University of South Carolina Student Exams, 1854 - 1917
These student examinations date largely from the second half of the 19th century, a period in which the University of South Carolina underwent significant changes not only in its curriculum but also in its student body, its faculty and its educational goals. The exams in this collection that date prior to 1873 reflect the South Carolina College's original incarnation as a classical institution. This purpose continued even during the American Civil War (1861 - 1865), although the small number of documents from that time demonstrate the impact that the conflict had on students, faculty and the institution itself. Exams from the Reconstruction period following the war (1873 - 1877) demonstrate a shift away from the classical and towards the practical as the university was integrated for the first time.
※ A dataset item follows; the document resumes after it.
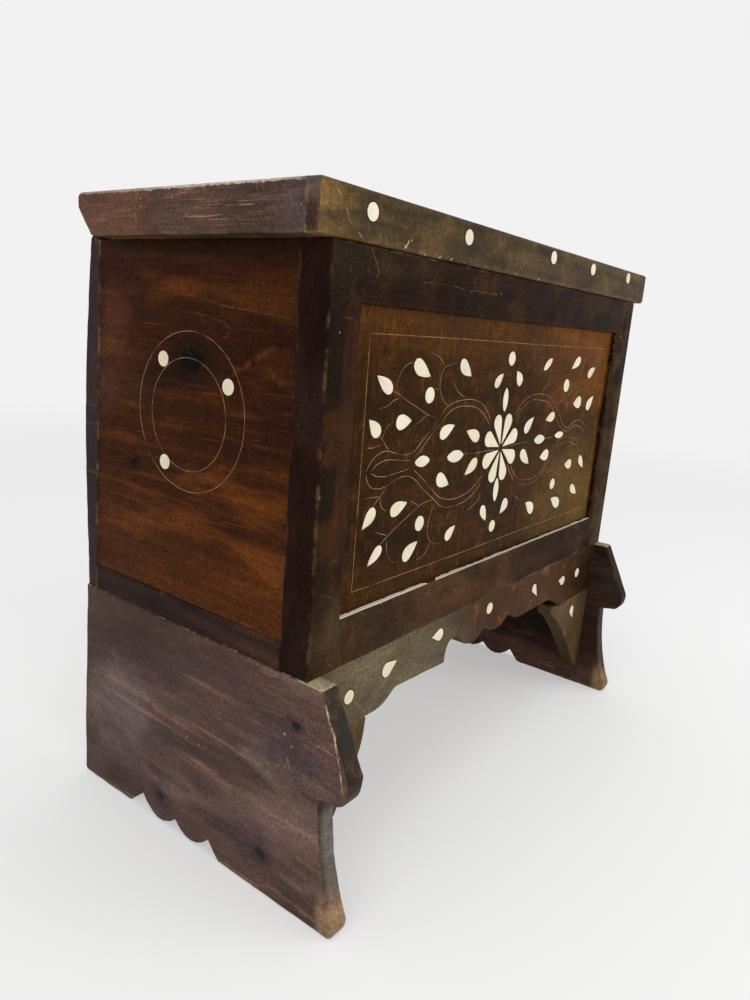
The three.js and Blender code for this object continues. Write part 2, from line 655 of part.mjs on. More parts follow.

Of particular interest are those exams which appear to be the work of African Americans, since these documents represent some of the few surviving records of these students and their important place in the university's history.
USC Buildings and Grounds Photographs
The University of South Carolina was originally established as the South Carolina College in 1801. When the college opened in 1805, it had one building, two professors, and nine students. By 1860, the campus had developed into what is now called the Horseshoe, plus Longstreet Theatre. The campus remained limited to these nineteenth-century buildings in the Horseshoe area until 1909. The construction of Davis College that year began the continuing process of expanding and redeveloping the campus to meet the changing needs of the state's flagship university. This evolution of the University's physical structures is documented in these images, which are drawn from the collections of the University Archives.